Kebenaran diperoleh dengan akal dan didukung oleh bukti empirisnya. Dan alat
bantu itulah bagian dari aliran positivisme. Jadi, pada dasarnya positivisme
bukanlah suatu aliran yang dapat berdiri sendiri. Aliran ini menyempurnakan
empirisme dan rasionalisme.
4. Intuisionisme
Henri
Bergson (1859-1941) adalah tokoh aliran ini. Ia menganggap tidak hanya indera
yang terbatas, akal juga terbatas. Objek yang selalu berubah, demikian bargson.
Jadi, pengetahuan kita tentangnya tidak pernah tetap. Intelektual atau akal
juga terbatas. Akal hanya dapat memahami suatu objek bila ia mengonsentrasikan
dirinya pada objek itu, jadi dalam hal itu manusia tidak mengetahui keseluruhan
(unique), tidak dapat memahami sifat-sifat yang tetap pada objek. Misalnya
manusia menpunyai pemikiran yang berbeda-beda. Dengan menyadari kekurangan dari
indera dan akal maka bergson mengembangkan satu kemampuan tingkat tinggi yang
dimiliki manusia, yaitu intuisi.
5. Kritisme
Aliran ini dimunculkan pada abad
ke 18 oleh seorang ahli pikir jerman, Immanuel Kant (1724-1804) mencoba
menyelesaikan persoalan diatas, pada awalnya, kant mengikuti rasionalisme
tetapi terpengaruh oleh aliran empirisme. Akhirnya kant mengakui peranan akal
harus dan keharusan empiris, kemudian dicoba mengadakan sintesis.
Walaupun semua pengetahuan bersumber pada akal (rasionalisme), tetapi adanya
pengertian timbul dari pengalaman (empirisme). Jadi, metode berpikirnya disebut
metode kiritis. Walaupun ia mendasarkan diri dari nilai yang tinggi dari akal,
tetapi ia tidak mengingkari bahwa adanya persoalan-persoalan yang melampaui
akal.
6. Idealisme
Idealisme adalah suatu aliran
yang mengajarkan bahwa hakikat dunia fisik hanya dapat dipahami dalam kaitan
dengan jiwa dan roh. Istilah idealisme diambil dari kata idea yaitu suatu yang hadir dalam jiwa. Pandangan ini dimiliki oleh
plato dan pada filsafat modern. Idealisme mempunyai argumen epistemologi
tersendiri.

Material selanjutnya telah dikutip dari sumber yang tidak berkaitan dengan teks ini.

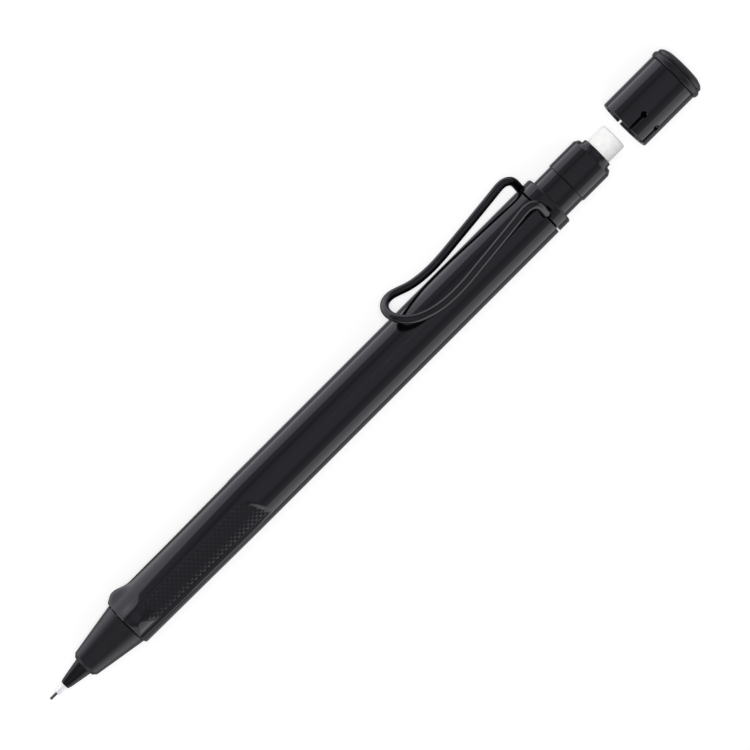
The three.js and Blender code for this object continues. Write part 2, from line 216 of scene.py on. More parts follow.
def turned_faces(outline, sides):
    """Points and faces of a solid turned about the pencil's axis from a closed outline."""
    points, rings = [], []
    for x, r in outline:
        if r < 1e-6:
            rings.append([len(points)] * sides)
            points.append((x, 0, 0))
            continue
        rings.append(list(range(len(points), len(points) + sides)))
        for i in range(sides):
            angle = 2 * math.pi * i / sides
            points.append((x, r * math.cos(angle), r * math.sin(angle)))
    faces = []
    for one, two in zip(rings, rings[1:] + rings[:1]):
        for i in range(sides):
            j = (i + 1) % sides
            corners = dict.fromkeys((one[i], one[j], two[j], two[i]))
            if len(corners) > 2:
                faces.append(tuple(corners))
    return points, faces


def turned(name, outline, material, body, slot, *nodes, sides=ROUND_SIDES):
    points, faces = turned_faces(with_fillets(outline), sides)
    return new_piece(name, points, faces, material, body, slot, *nodes)


def swept(name, path, radii, sides, material, body, slot, *nodes):
    """A round rod along a list of points, with a radius at each, closed at both ends."""
    path = [Vector(p) for p in path]
    tangents = [
        (path[min(i + 1, len(path) - 1)] - path[max(i - 1, 0)]).normalized() for i in range(len(path))
    ]
    side = tangents[0].orthogonal().normalized()
    points = []
    for i, (centre, tangent, radius) in enumerate(zip(path, tangents, radii)):
        if i:
            side = tangents[i - 1].rotation_difference(tangent) @ side
        up = tangent.cross(side)
        for k in range(sides):
            angle = 2 * math.pi * k / sides
            points.append(centre + (side * math.cos(angle) + up * math.sin(angle)) * radius)
    faces = []
    for i in range(len(path) - 1):
        for k in range(sides):
            j = (k + 1) % sides
            faces.append((i * sides + k, i * sides + j, (i + 1) * sides + j, (i + 1) * sides + k))
    faces.append(tuple(range(sides)))
    faces.append(tuple(range((len(path) - 1) * sides, len(path) * sides)))
    return new_piece(name, points, faces, material, body, slot, *nodes)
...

Oleh karena itu, tokoh-tokoh teisme yang mengajarkan bahwa materi
tergantung pada spirit tidak disebut idealisme karena mereka tidak menggunakan
argumen epistemologi yang digunakan oleh idealisme. Idealisme secara umum
berhubungan dengan rasionalisme. Ini adalah mazhab epistemologi yang
mengajarkan bahwa pengetahuan apriori atau deduktifdapat diperoleh dari manusia
dengan akalnya.
D.
Penelitian Ilmiah Sebagai Landasan
Setelah mencoba
menyelami lebih mendalam tentang pengetahuan, sumber dan aliran epistemologi,
timbul asumsi bahwa setiap proses pengetahuan menuju sebuah pengetahuan yang
ilmiah tidak lepas dari aturan dan tahapan-tahapan yang telah terstruktur dan
sistematis demi mencapai suatu ilmu
pengetahuan yang hakiki dan tidak diragukan lagi keabsahannya. begitu
pula dalam proses pengembangan ilmu pengetahuan.
Dewasa ini, ilmu
pengetahuan tidak lepas dari realitas dan fakta yang telah menjadi sebuah
fenomena yang mengakar dalam kehidupan kita. begitu pula ilmu komunikasi yang
akan kita kaji dalam pembahasan ini, ilmu komunikasi yang memiliki objek kajian
yang sangat dekat sekali dengan manusia memberikan kita kesimpulan bahwa dalam
pengembangan ilmu ini memerlukan suatu landasan yang menghantarkan kita pada
sebuah pertanyaan : melalui proses apa kita dapat mewujudkan pengembangan
ini?.
Ketika kita
kaitkan dengan isu-isu epistimologis yang berkembang, diantara isu-isu
epistimologis yang penting menurut Little jhon (2002:26), adalah pertanyaan:
dengan proses apa pengetahuan itu muncul?. Pertanyaan ini sangat kompleks, dan
debat pada isu ini terletak pada jantung epistimologi. ada 4 hal pokok pada isu
ini, yaitu:
1.Rasionalisme, yang menyarankan bahwa pengetahuan muncul dari
kekuatan pikiran manusia balaka untuk mengetahui kebenaran.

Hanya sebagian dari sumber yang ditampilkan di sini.